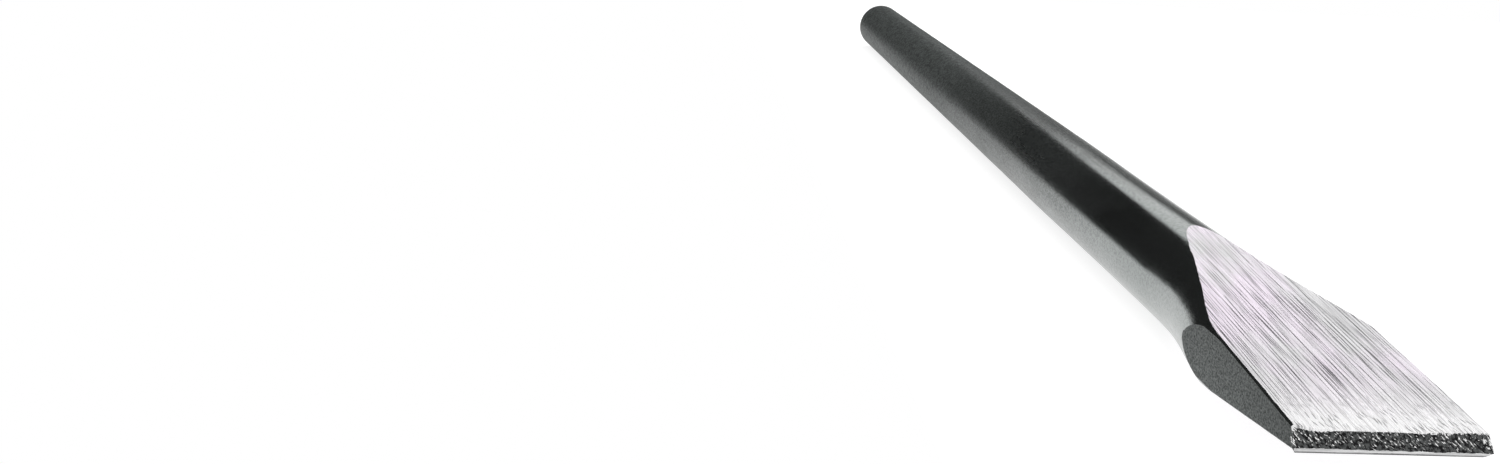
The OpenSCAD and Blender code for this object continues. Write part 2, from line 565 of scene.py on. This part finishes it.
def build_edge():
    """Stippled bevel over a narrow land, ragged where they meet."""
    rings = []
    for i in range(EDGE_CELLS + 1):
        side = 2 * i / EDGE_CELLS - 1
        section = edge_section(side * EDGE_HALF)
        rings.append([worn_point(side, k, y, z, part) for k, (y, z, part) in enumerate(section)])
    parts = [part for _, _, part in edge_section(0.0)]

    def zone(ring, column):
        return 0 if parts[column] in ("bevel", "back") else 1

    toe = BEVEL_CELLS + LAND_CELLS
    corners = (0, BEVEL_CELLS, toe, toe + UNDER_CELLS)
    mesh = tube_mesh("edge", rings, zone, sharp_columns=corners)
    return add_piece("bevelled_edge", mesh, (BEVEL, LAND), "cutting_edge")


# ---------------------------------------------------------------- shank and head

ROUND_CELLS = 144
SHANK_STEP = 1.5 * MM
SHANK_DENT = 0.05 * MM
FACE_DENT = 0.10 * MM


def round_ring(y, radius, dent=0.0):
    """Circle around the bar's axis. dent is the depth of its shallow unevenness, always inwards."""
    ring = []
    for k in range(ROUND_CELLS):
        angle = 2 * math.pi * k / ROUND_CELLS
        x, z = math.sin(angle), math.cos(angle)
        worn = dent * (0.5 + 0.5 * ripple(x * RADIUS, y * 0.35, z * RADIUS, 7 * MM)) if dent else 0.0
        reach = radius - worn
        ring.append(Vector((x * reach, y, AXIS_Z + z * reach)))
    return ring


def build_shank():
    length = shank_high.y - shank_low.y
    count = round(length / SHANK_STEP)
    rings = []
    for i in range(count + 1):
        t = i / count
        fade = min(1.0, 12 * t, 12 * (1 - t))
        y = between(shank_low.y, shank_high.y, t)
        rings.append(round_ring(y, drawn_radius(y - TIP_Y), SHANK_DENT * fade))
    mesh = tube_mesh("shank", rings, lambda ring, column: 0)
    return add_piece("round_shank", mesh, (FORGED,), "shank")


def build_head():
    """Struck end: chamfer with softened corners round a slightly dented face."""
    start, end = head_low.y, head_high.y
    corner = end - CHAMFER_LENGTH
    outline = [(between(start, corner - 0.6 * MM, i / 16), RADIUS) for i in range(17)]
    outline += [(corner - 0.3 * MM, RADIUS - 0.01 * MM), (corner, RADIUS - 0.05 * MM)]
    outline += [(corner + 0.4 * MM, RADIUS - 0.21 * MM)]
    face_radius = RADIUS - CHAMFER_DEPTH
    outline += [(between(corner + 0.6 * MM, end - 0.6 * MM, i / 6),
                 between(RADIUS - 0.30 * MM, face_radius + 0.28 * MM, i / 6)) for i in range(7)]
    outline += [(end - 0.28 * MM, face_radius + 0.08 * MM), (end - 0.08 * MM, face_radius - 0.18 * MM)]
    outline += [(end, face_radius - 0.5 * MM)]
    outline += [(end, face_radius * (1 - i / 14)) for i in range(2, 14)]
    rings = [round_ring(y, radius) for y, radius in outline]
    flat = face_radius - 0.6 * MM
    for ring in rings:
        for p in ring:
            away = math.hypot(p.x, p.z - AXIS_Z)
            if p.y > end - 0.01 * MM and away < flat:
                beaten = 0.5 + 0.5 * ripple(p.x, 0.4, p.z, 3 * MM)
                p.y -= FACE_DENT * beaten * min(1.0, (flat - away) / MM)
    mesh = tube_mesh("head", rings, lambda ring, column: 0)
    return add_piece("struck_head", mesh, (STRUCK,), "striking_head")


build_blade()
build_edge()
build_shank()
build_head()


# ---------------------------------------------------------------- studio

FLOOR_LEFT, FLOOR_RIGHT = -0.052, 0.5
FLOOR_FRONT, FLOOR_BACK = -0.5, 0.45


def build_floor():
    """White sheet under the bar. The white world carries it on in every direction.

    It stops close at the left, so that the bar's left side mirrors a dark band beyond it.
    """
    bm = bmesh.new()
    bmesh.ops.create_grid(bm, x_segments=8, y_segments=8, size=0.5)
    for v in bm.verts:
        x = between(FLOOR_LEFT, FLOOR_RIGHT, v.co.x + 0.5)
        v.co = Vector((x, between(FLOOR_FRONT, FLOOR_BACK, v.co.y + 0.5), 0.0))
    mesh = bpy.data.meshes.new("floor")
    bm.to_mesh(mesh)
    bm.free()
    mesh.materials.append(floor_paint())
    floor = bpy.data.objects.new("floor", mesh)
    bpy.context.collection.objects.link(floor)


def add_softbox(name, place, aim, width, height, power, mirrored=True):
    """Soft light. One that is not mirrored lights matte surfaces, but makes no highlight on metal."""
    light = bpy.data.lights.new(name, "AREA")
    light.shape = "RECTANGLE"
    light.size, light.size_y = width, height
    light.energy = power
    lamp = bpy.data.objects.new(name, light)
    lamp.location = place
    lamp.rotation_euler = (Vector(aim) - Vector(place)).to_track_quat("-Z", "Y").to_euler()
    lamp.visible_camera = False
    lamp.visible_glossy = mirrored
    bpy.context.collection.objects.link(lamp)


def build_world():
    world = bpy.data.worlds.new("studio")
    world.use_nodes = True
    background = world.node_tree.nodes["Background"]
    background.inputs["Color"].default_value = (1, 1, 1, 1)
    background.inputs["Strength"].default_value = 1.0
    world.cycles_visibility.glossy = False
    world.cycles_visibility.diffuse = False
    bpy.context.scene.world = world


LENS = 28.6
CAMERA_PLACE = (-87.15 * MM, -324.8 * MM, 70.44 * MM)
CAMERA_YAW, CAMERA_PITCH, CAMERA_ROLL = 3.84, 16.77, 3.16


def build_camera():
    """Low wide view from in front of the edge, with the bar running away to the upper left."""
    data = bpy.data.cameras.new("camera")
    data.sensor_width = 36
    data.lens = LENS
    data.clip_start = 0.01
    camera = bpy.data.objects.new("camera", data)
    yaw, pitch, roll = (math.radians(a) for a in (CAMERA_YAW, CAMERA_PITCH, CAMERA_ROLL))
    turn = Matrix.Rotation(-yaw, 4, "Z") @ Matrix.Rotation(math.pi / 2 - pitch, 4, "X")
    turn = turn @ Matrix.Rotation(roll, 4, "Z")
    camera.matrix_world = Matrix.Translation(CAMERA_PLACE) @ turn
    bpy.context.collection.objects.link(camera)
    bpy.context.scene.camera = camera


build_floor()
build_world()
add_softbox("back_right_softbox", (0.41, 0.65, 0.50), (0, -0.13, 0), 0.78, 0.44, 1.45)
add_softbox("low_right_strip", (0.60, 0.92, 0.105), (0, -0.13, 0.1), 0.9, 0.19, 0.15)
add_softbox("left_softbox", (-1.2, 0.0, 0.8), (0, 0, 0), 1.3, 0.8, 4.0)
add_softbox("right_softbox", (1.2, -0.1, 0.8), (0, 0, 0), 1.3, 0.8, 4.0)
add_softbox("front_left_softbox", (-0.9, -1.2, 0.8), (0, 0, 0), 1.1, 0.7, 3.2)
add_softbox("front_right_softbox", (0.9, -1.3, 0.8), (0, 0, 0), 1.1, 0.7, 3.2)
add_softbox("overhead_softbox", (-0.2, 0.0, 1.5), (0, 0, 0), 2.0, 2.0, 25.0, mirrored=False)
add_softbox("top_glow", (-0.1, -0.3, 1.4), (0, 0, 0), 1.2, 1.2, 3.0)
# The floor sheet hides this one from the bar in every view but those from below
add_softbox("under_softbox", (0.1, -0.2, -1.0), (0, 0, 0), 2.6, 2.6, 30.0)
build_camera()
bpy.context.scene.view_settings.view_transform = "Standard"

-*-*-

◆ Exercise requirements
All lines from the beginning of the material above through the one with "return 0 if" need to be returned exactly; please return those and only those.

◆ Solution to the exercise
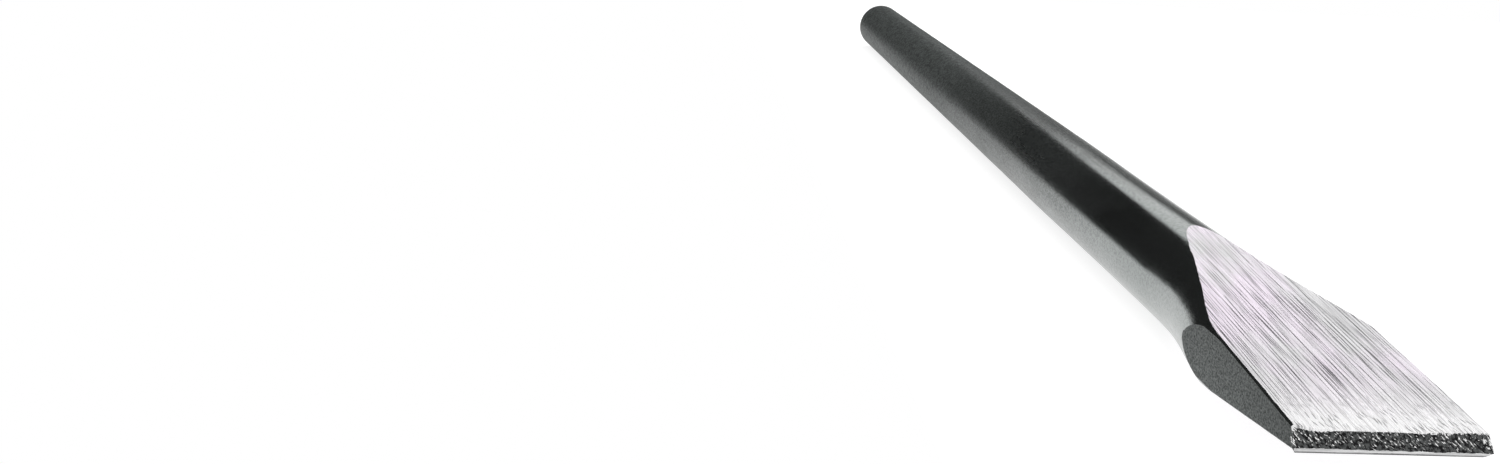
The OpenSCAD and Blender code for this object continues. Write part 2, from line 565 of scene.py on. This part finishes it.
def build_edge():
    """Stippled bevel over a narrow land, ragged where they meet."""
    rings = []
    for i in range(EDGE_CELLS + 1):
        side = 2 * i / EDGE_CELLS - 1
        section = edge_section(side * EDGE_HALF)
        rings.append([worn_point(side, k, y, z, part) for k, (y, z, part) in enumerate(section)])
    parts = [part for _, _, part in edge_section(0.0)]

    def zone(ring, column):
        return 0 if parts[column] in ("bevel", "back") else 1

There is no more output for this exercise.